President Donald Trump overruled his own administration’s short-lived decision to bar Immigration and Customs Enforcement (ICE) agents from conducting traffic stops, reversing course on Wednesday after watching cable news coverage that framed the policy as a retreat, according to a report. The president, who is 80, took to Truth Social to insist that the practice would remain in place, and White House officials said the flip followed a wave of criticism from allies rather than any internal review of the deadly encounters that prompted the pause.
The Department of Homeland Security had told federal immigration officers that vehicle stops would be temporarily suspended after ICE agents fatally shot two unarmed people within the span of a few days. That guidance did not survive the week. In his post, Trump declared that authorities must retain the ability to conduct roadside stops of suspected immigration violators, calling such enforcement among the agency’s most vital capabilities and warning that abandoning it would benefit criminals.
A Reversal Driven by the Screen
The account of how the decision unraveled points less to policy debate than to the president’s television habits. Trump moved to publicly overturn the suspension after absorbing what White House officials described as a “torrent” of criticism from conservative figures including those in right-wing media and former immigration enforcement leadership. Several prominent voices in Trump’s political circle reportedly portrayed Homeland Security Secretary Markwayne Mullin as “soft” and an “appeaser” of ICE’s opponents.
Sources said the “final straw” arrived when Trump watched negative coverage of the traffic-stop halt on cable news Wednesday morning. He concluded that pulling back would "make them all look weak,” one source said, according to a report. The framing captures the concern that appeared to override the operational one: not whether the stops were getting people killed, but how the pause would play with his base.
Two Killings That Prompted the Pause
Mullin had announced late Monday that ICE agents would temporarily stop pulling people over. The directive followed the fatal shooting of Joan Sebastián Durán Guerrero, who died during an encounter with federal agents in Maine that same day. That death followed the July 7 killing of Lorenzo Salgado Araujo, a Mexican motorist, by ICE agents in Houston. The suspension was issued hours after a senior ICE official told Punch Up, an investigative outlet, that immigration leaders should “shut down ops until we got a handle on s–t.”
The two deaths were not isolated. During Trump’s second term, 11 people have been shot dead by ICE officers, and five of those fatal shootings occurred while the victims were inside vehicles. Among them was Renee Nicole Good, a 37-year-old Minneapolis woman whom multiple administration officials, including former Homeland Security Secretary Kristi “ICE Barbie” Noem, sought to portray as a “domestic terrorist.” Officials had imposed the temporary halt to examine this emerging pattern of deadly roadside encounters before Trump reversed the decision.
Who Signed Off, and Who Blames Whom
Who authorized the suspension has become a contentious question within the administration. DHS and ICE officials said Mullin would not likely have announced such a halt without White House approval. “Not a chance,” one DHS official said, adding, “Someone got into the big boss’s ear. Three-ring circus.” A senior administration official disputed that version, insisting the president had been kept in the dark about the announcement entirely.

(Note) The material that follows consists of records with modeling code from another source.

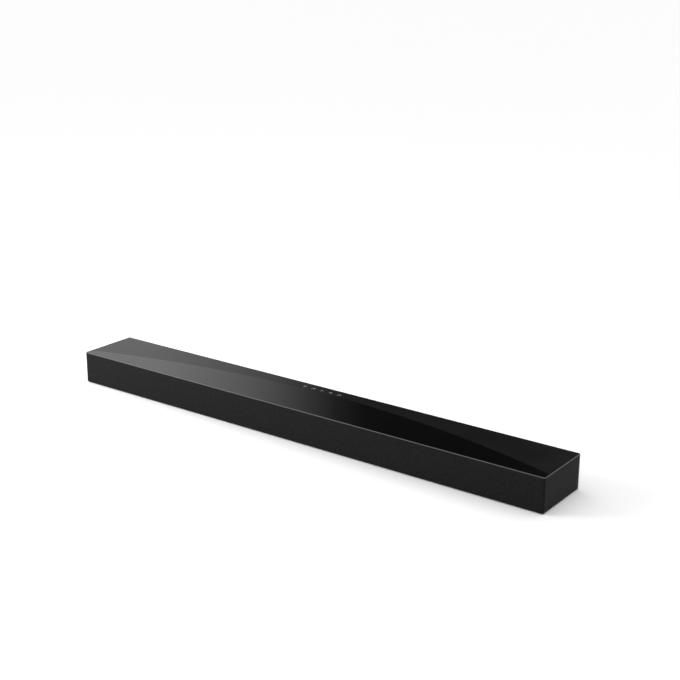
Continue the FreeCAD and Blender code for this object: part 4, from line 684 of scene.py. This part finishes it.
def make_marks():
    """A generic sign on each button."""
    material = button_ink()
    for name, draw in MARKS.items():
        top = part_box("button_" + name)[1][2]
        mesh = bmesh.new()
        draw(mesh, middle_of("button_" + name), top)
        new_piece("mark_" + name, mesh, material, "button_" + name)


# ---- studio --------------------------------------------------------------------------------------
CAMERA_PLACE = (1.3684, -1.7593, 0.8970)
CAMERA_AZIMUTH = 36.33
CAMERA_ELEVATION = 17.92
CAMERA_ROLL = 0.19
CAMERA_LENS = 67.98             # mm, on a sensor this wide
CAMERA_SENSOR = 36.0
CAMERA_NEAR, CAMERA_FAR = 0.05, 400.0
FLOOR_HALF = 90.0
FLOOR_LEVEL = -0.1 * MM         # so that the feet and the floor share no plane
SOFTBOX_PLACE = (-1.2, -1.0, 0.7)
SOFTBOX_TARGET = (-0.5, 0, 0.03)
SOFTBOX_SIZE = (0.8, 0.8)
SOFTBOX_POWER = 20


def make_camera():
    """The camera, a little above and to the right of the bar's front."""
    data = bpy.data.cameras.new("camera")
    data.lens = CAMERA_LENS
    data.sensor_width = CAMERA_SENSOR
    data.clip_start, data.clip_end = CAMERA_NEAR, CAMERA_FAR
    camera = bpy.data.objects.new("camera", data)
    bpy.context.scene.collection.objects.link(camera)
    turn = (Matrix.Rotation(math.radians(CAMERA_AZIMUTH), 4, "Z")
            @ Matrix.Rotation(math.radians(90 - CAMERA_ELEVATION), 4, "X")
            @ Matrix.Rotation(math.radians(CAMERA_ROLL), 4, "Z"))
    camera.matrix_world = Matrix.Translation(CAMERA_PLACE) @ turn
    bpy.context.scene.camera = camera


def make_floor():
    """Plain pale paper sweep."""
    mesh = bmesh.new()
    bmesh.ops.create_grid(mesh, x_segments=2, y_segments=2, size=FLOOR_HALF)
    data = bpy.data.meshes.new("floor")
    mesh.to_mesh(data)
    mesh.free()
    floor = bpy.data.objects.new("floor", data)
    floor.location.z = FLOOR_LEVEL
    bpy.context.scene.collection.objects.link(floor)
    material, tree, surface = shader("paper_matt", 0.9, extra={"Specular IOR Level": 0.1})
    surface.inputs["Base Color"].default_value = linear("#fafafa")
    data.materials.append(material)


# How bright the studio is by direction: degrees round from the back towards the left, and brightness.
AROUND = ((-180, 0.05), (-120, 0.2), (-75, 1.2), (-2, 1.0), (12, 0.7), (20, 0.5), (24.5, 0.06), (28, 0.02),
          (35, 0.02), (37, 0.09), (38.7, 0.30), (41, 0.56), (45, 0.90), (60, 1.0), (130, 1.0), (155, 0.1),
          (180, 0.05))
OVERHEAD = 1.3                          # brightness from above
OVERHEAD_FROM, OVERHEAD_TO = 32, 50     # degrees above the horizon


def make_world():
    """A soft pale dome, dim in front, with a dark flag behind that the gloss panel mirrors as black."""
    world = bpy.data.worlds.new("studio")
    bpy.context.scene.world = world
    world.use_nodes = True
    tree = world.node_tree
    tree.nodes.clear()
    way = add(tree, "ShaderNodeTexCoord").outputs["Generated"]
    axes = add(tree, "ShaderNodeSeparateXYZ", {"Vector": way}).outputs
    leftwards = add(tree, "ShaderNodeMath", {0: axes["X"], 1: -1.0}, operation="MULTIPLY").outputs["Value"]
    angle = add(tree, "ShaderNodeMath", {0: leftwards, 1: axes["Y"]}, operation="ARCTAN2").outputs["Value"]
    turn = add(tree, "ShaderNodeMapRange", {"Value": angle, "From Min": -math.pi, "From Max": math.pi})
    ramp = add(tree, "ShaderNodeValToRGB", {"Fac": turn.outputs["Result"]})
    stops = ramp.color_ramp.elements
    while len(stops) > 1:
        stops.remove(stops[-1])
    for number, (degrees, level) in enumerate(AROUND):
        stop = stops[0] if number == 0 else stops.new((degrees + 180) / 360)
        stop.position = (degrees + 180) / 360
        stop.color = (level, level, level, 1)
    rise = {"Value": axes["Z"], "From Min": math.sin(math.radians(OVERHEAD_FROM)),
            "From Max": math.sin(math.radians(OVERHEAD_TO))}
    up = add(tree, "ShaderNodeMapRange", rise, interpolation_type="SMOOTHSTEP").outputs["Result"]
    dome = add(tree, "ShaderNodeMix", {"Factor": up}, data_type="RGBA")
    tree.links.new(ramp.outputs["Color"], dome.inputs["A"])
    dome.inputs["B"].default_value = (OVERHEAD, OVERHEAD, OVERHEAD, 1)
    lit = add(tree, "ShaderNodeBackground", {"Color": dome.outputs["Result"], "Strength": 1.0})
    seen = add(tree, "ShaderNodeBackground", {"Color": linear("#f8f8f8"), "Strength": 1.0})
    eye = add(tree, "ShaderNodeLightPath").outputs["Is Camera Ray"]
    either = add(tree, "ShaderNodeMixShader", {"Fac": eye, 1: lit.outputs["Background"],
                                               2: seen.outputs["Background"]})
    add(tree, "ShaderNodeOutputWorld", {"Surface": either.outputs["Shader"]})


def make_light(name, place, target, size, power):
    """A soft box that faces a target."""
    data = bpy.data.lights.new(name, "AREA")
    data.shape = "RECTANGLE"
    data.size, data.size_y = size
    data.energy = power
    light = bpy.data.objects.new(name, data)
    bpy.context.scene.collection.objects.link(light)
    light.location = place
    light.rotation_euler = (Vector(target) - Vector(place)).to_track_quat("-Z", "Y").to_euler()


dress_frame()
make_cloth()
make_keypad()
make_suspensions()
make_marks()
make_floor()
make_world()
make_light("softbox_left", SOFTBOX_PLACE, SOFTBOX_TARGET, SOFTBOX_SIZE, SOFTBOX_POWER)
make_camera()
bpy.context.scene.view_settings.view_transform = "Standard"
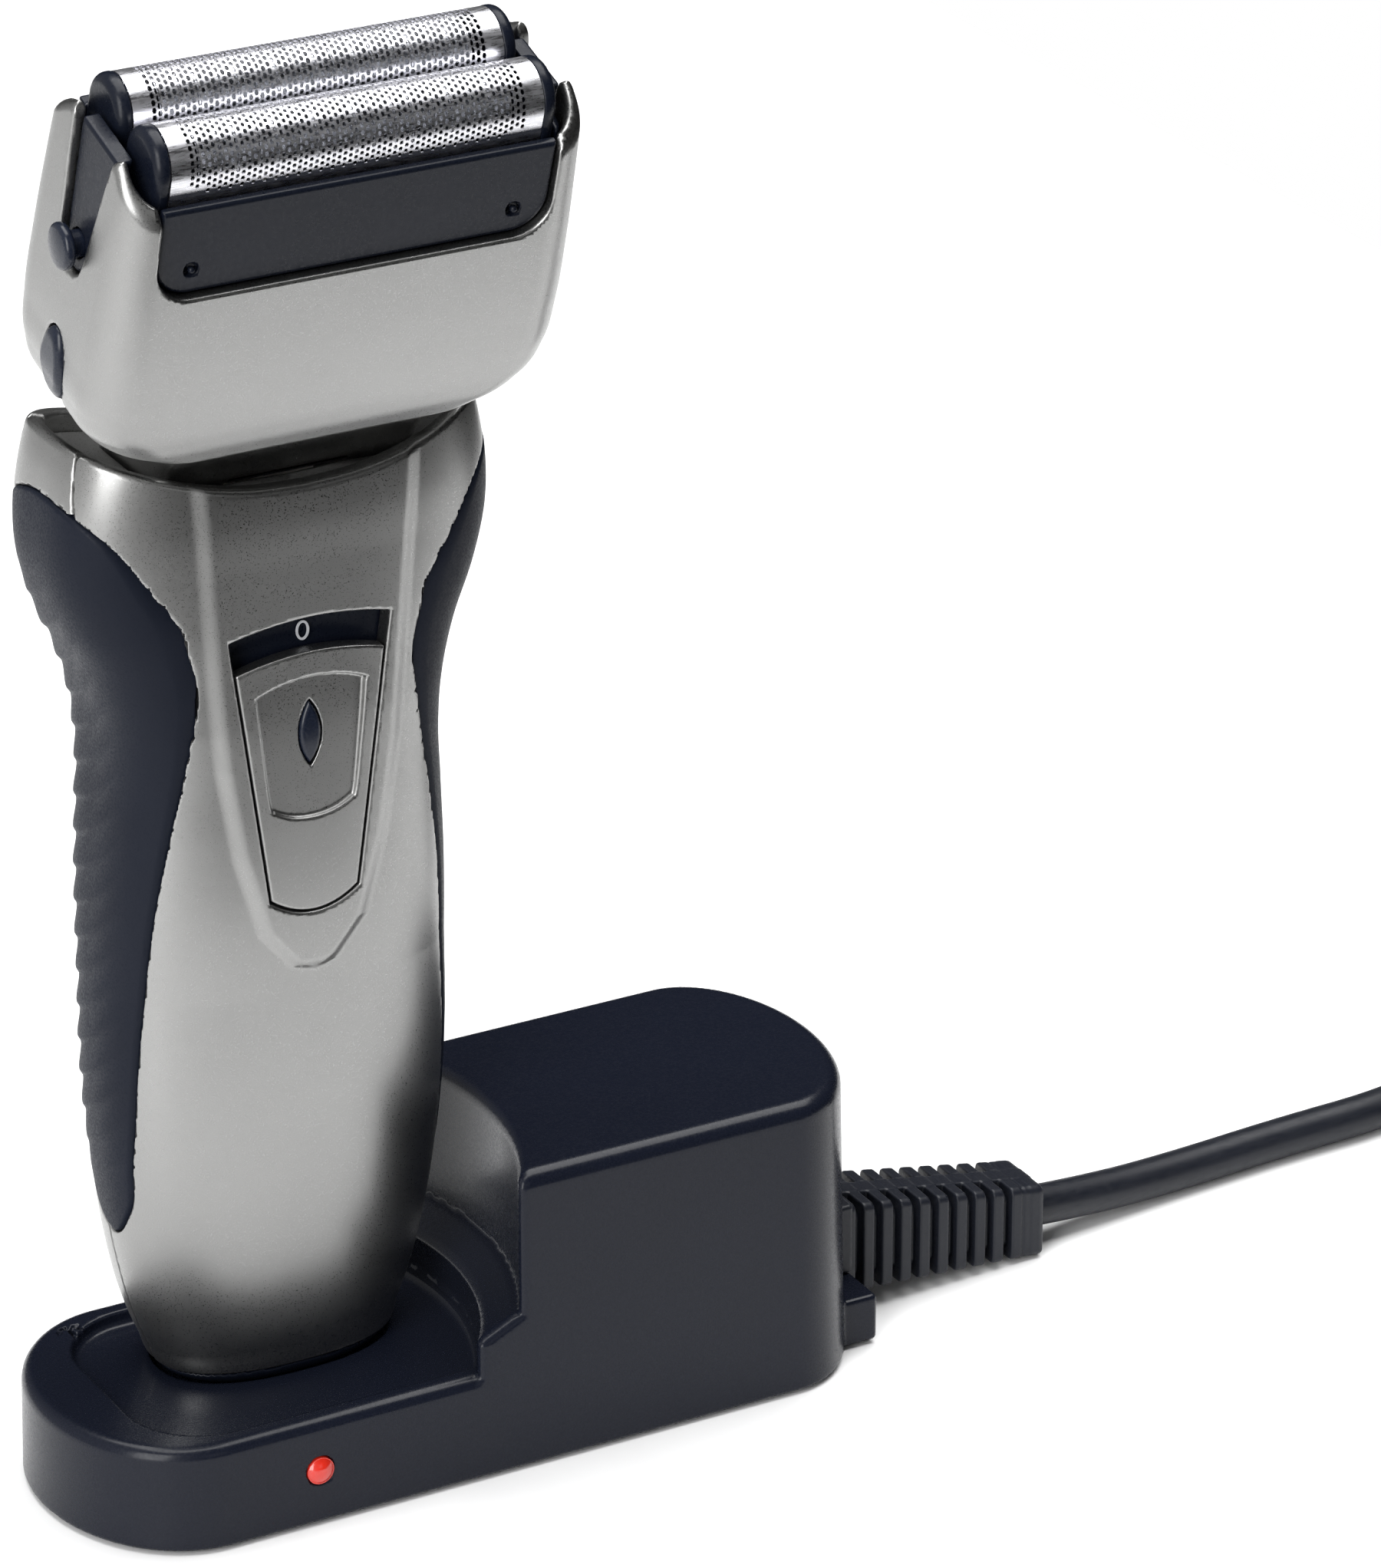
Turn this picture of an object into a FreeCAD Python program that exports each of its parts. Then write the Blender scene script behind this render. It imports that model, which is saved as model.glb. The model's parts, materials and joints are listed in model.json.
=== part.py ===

The finger-pointing has fallen heavily on Mullin. Multiple MAGA figures have faulted him for the confusion and, according to a report, saddled Noem’s replacement with the nickname “Kung Fu Plumber.” On Wednesday, Mullin said he and Trump "are on the same page” on immigration.
Mullin framed the reversal as a matter of officer safety, saying the administration wants ICE agents to have every option available while carrying out its mission of deporting as many people in the country illegally as possible. That justification, however, sidesteps the reason the stops were paused in the first place: that unarmed people kept dying during them. The public record now shows a policy announced, criticized on air, and rescinded within days, with the president overruling his own department after watching how it was covered.
The whiplash underscores a broader dynamic in which major immigration decisions — ones that carry life-or-death stakes at the roadside — appear to hinge on the tenor of cable news segments and the reaction of prominent allies rather than on internal safety reviews. The White House has been contacted for comment.